ALBANY — From New Jersey to California, many states are contemplating a raft of painful budget cuts as they wrestle with evaporating tax revenue and ballooning deficits.
But in New York, which faces the same economic uncertainties, no such severe cutbacks are on the table. In fact, Gov. Eliot Spitzer has proposed adding about $6 billion to this year’s $118 billion budget and hiring some 2,000 new state workers.
Yet over the weekend, Mr. Spitzer and legislative leaders reduced by another $250 million their estimate of how much money the state will have to finance its operations. That came three weeks after a downward revision by Mr. Spitzer of $384 million.
Those adjustments, coming in quick succession, underscore just how shaky the financial outlook is as profits on Wall Street drop and the housing market slips further into decline.
And despite assurances from Mr. Spitzer and his financial advisers that the proposed budget is reasonable, a growing number of budget experts in Albany are beginning to wonder whether the state’s spending plan for the next fiscal year borders on profligate.
“We need to assume that it’s going to get worse before it’s going to get better,” said Thomas P. DiNapoli, the state comptroller, who issued a report last week that was highly skeptical of the governor’s plan. “I think we’re living in a time of tremendous volatility, and even the experts don’t have expert advice anymore.”
If there is a common theme lawmakers are hearing from economists and budget experts, it is to proceed with caution.
“There’s some uncertainty out there,” said James Orr, an economist with the Federal Reserve Bank of New York. “So they’ve got to be careful.”

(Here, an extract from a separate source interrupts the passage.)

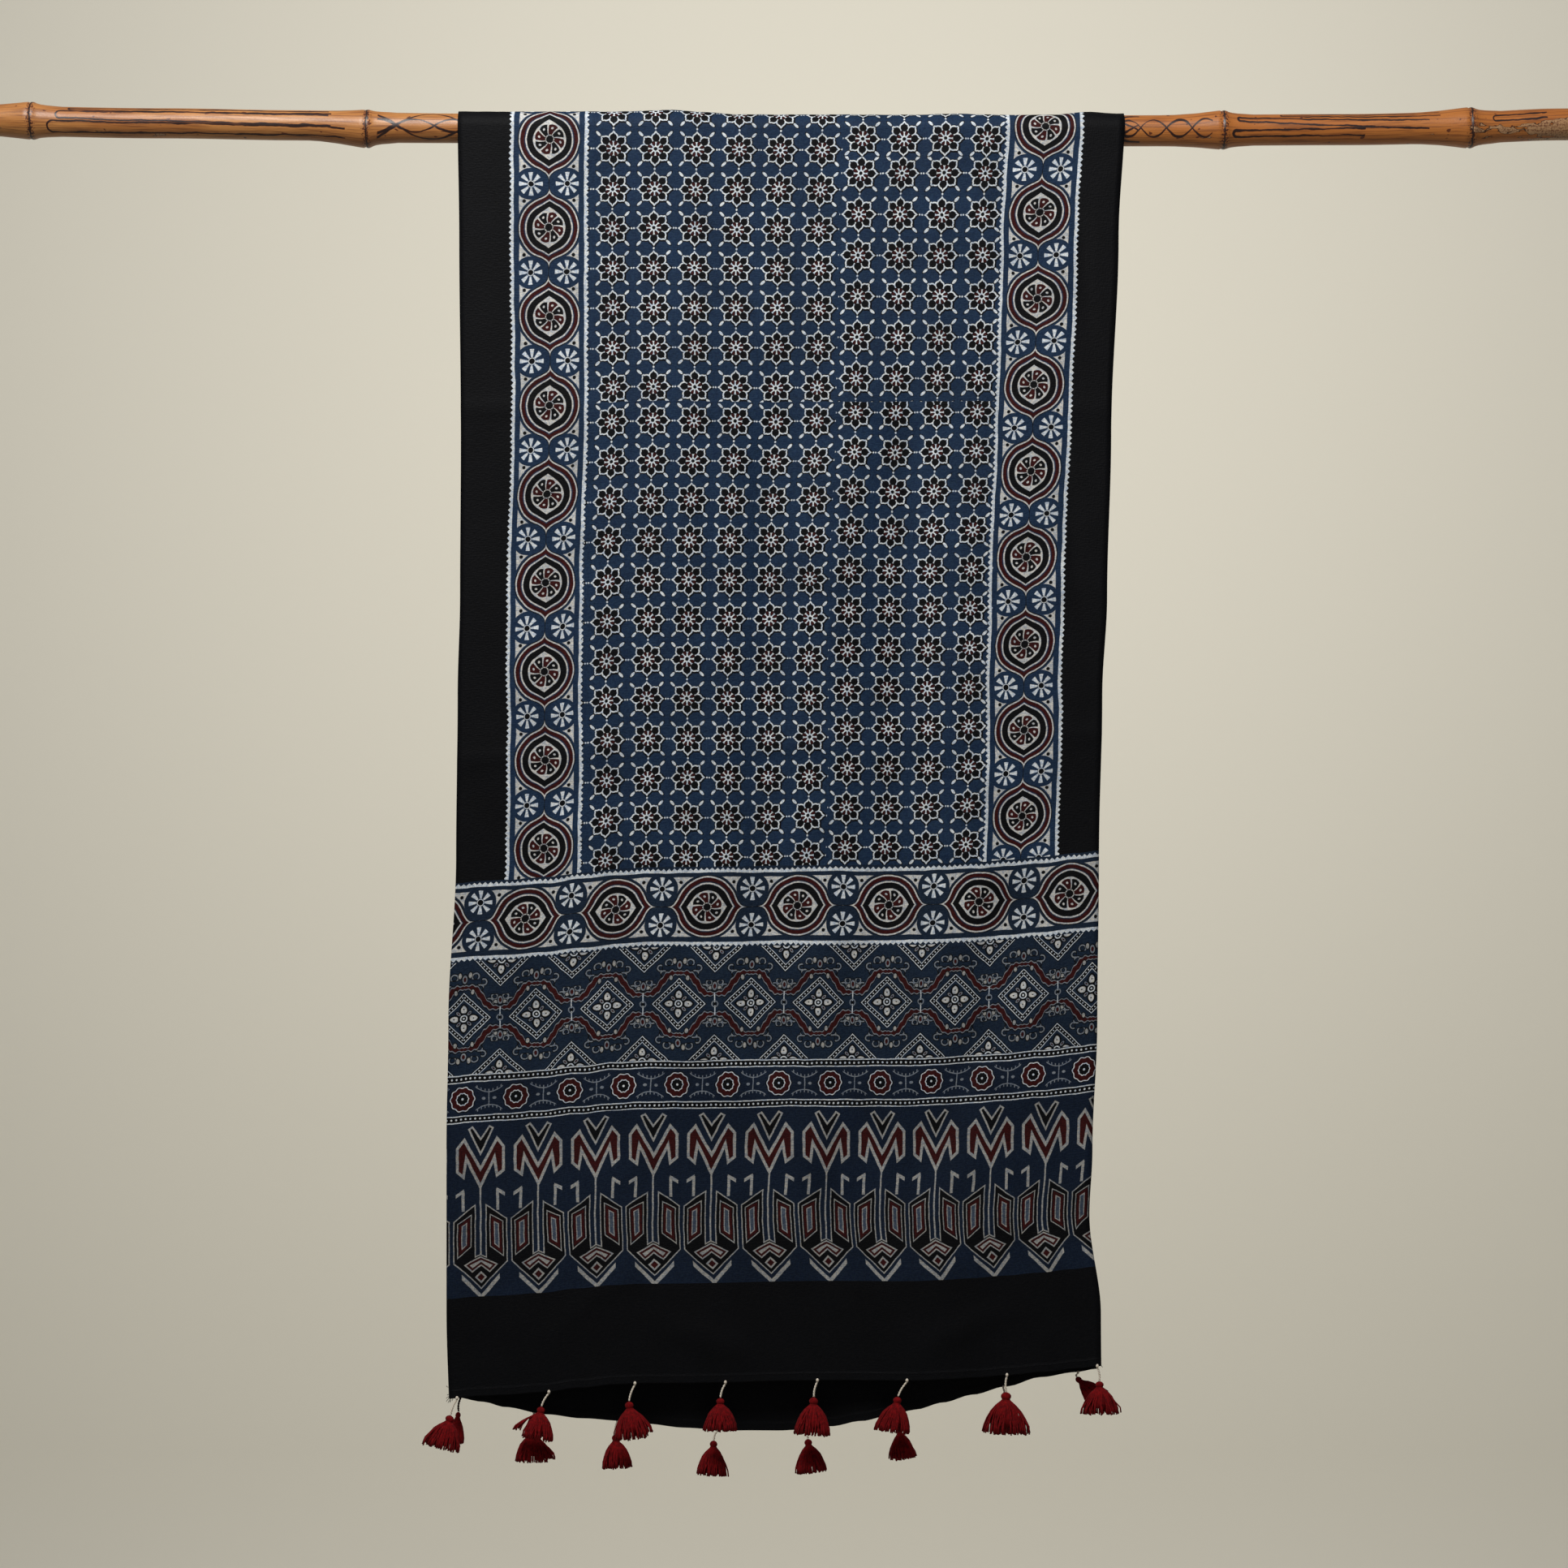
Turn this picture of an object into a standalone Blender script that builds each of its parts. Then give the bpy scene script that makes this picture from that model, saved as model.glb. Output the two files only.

Job growth in the state is slowing. Initial unemployment claims have reached their highest level in five years. And some economists have asserted that the country is already in a recession.
For its part, the Spitzer administration has said that it is prepared to make adjustments to the budget if the outlook worsens considerably. But Mr. Spitzer’s budget advisers acknowledged that there is only so much they can plan at this point.
“We’re anticipating, obviously, that we have to be cautious going forward,” said Laura L. Anglin, the governor’s budget director. “I believe we positioned ourselves very much accordingly, and hopefully we’re able to weather this storm.”
Though Mr. Spitzer has revised his revenue estimates twice because of rapidly shifting economic forces, he has still proposed increasing spending by about 5 percent, more than one and a half times the rate of inflation.
Some policy experts said they thought it was impractical — even imprudent — to move forward without proposing more cuts to the $124 billion budget.
“They’re not leaving much margin for error if the economy gets worse than they projected,” said E. J. McMahon, a senior fellow at the Manhattan Institute, a conservative research organization. “If we’re in the kind of situation we were in at the turn of the ’90s, we’re looking at a future where the only way the governor can make these commitments is with a huge tax increase. That’s where I’d worry things are drifting.”
Compared with states like New Jersey and California, New York’s projected deficit is a smaller portion of its budget. And the state also has at its disposal a sizable rainy-day fund, which now contains more than $1 billion.
New York has also held up relatively well as home prices have fallen across the country. The run-up in property values in recent years was sharper in states like California, Florida and Arizona than in New York, where increases were more moderate, leaving less of a bubble to burst.
But if there is a recession, some economists believe it will hit New York harder than many other states because New York’s fortunes are so intertwined with Wall Street’s.
“The epicenter of this crisis is financial,” said Chris Varvares, president of Macroeconomic Advisers, a national economic research group. “So you’d think it’d have a bigger disproportionate impact on New York, and it probably will.”
Twenty percent of the state’s revenue comes from Wall Street — from personal income taxes, corporate income taxes and taxes on real estate deals. And with Wall Street in a state of turmoil because of the collapse of the subprime mortgage market, the state is facing its grimmest outlook for revenue collection since after the Sept. 11 attacks.
But the Spitzer administration, confident that the economy is not going to sour much further, insisted that it had properly calculated how much money it can spend.
“We don’t believe it’s going to get much worse than it is,” Ms. Anglin said. “Obviously, if things deteriorate further than anticipated we will have to take additional actions. But we think it’s a little premature to say.”